Last weekend was a great musical weekend for me - as an audience member, not a performer.

l-r - Clayton Yates, Andy Pryde, Al Black, Gary Peeples, Rick Fines  *** Clayton is playing a mandolin that was loaned to him by his friend and mentor Willie P. Bennett.  When Willie passed, Clay bought the mandolin from his estate.

Friday, my son Clayton phoned to  ask me if I wanted to come up to Peterborough to see him perform an evening of blues with Gary Peoples and Al Black at the Rusty Snail.  They had a great bass player named Andy Pride, Clay played mandolin, Al played drums and mouth harp and Gary played guitar.  Part way through the first set Rick Fines came into the Snail and Gary told him to grab a guitar and join them.  This was a Jackson Delta reunion with Clay and the bass player joining in.  A super evening of top-notch blues playing.  Clay had a good time joking about getting his first Jackson Delta tape whem he was 11 or 12 and when they had a lot more hair.  Gary said,"...and a lot less waist-line."

On Saturday, Maggie and I went to Roseneath, the village where we first met back in 1981, for the spring fair.  Roseneath has a great Fall Fair, but this was their first Spring Fair.  I rode the famous Roseneath carouselle for the first time since 1983.  It sure was a lot easier getting up on those horses in 1983.  As soon as I got away from the merry-go-round, I heard fiddle music and headed over to the stage where The Potter Family was playing.  They were followed by a country group fronted by my old friend Cindy Byers, who played in McCormick for a while.  After them came a blues band whose lead guitarist was Doug Gray (Banjy on the Hangout) and the mouth harp player was Dave Mowatt, who has guested with both Late For Dinner and McCormick, bands that I was a member of in the past.  In the Civic Center I met a fellow who'd hired us for a folk series a few years ago and he reminded me that this was the weekend of the Orono Bluegrass Festival.

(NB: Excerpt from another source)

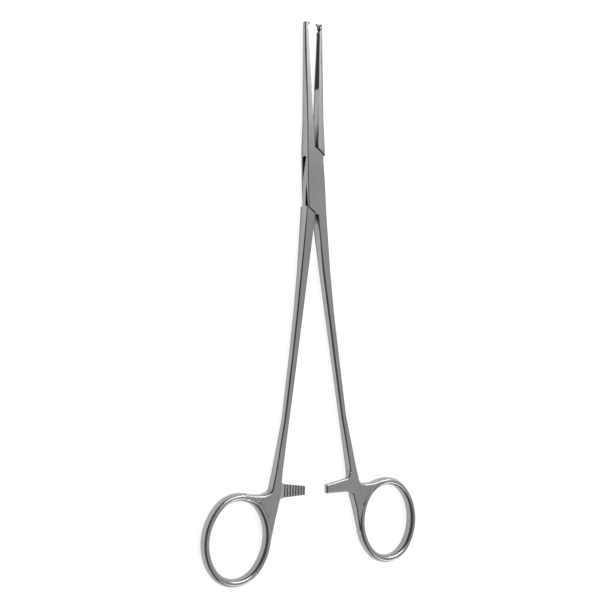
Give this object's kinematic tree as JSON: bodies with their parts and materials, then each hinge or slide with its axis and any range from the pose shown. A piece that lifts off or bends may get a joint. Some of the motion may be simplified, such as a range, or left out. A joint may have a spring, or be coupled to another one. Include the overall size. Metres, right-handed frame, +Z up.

When I got home, I phoned Al Kirby and we agreed to meet in Orono on Sunday to see The Foggy Hogtown Boys and Jan Purcell and Pine Road, whose bass player was Dickson Raynard, the old McCormick bass player. The Foggy Hogtown Boys played two great sets.  Unfortunately, Andrew Collins, their mandolin player couldn't be there, but fortunately, Dan Whiteley, another great mandolin player sat in for him.  My favourite part of the day was a duet of John Hartford's Steam-Powered Areoplane, played by Chris Coole on clawhammer banjo and Chris Quinn on three-finger banjo.  My least favourite part of the day was discovering that, after sitting in the sun for the afternoon in sandals with no socks, I had burned my ankles and the tops of my feet.  A great weekend none-the-less!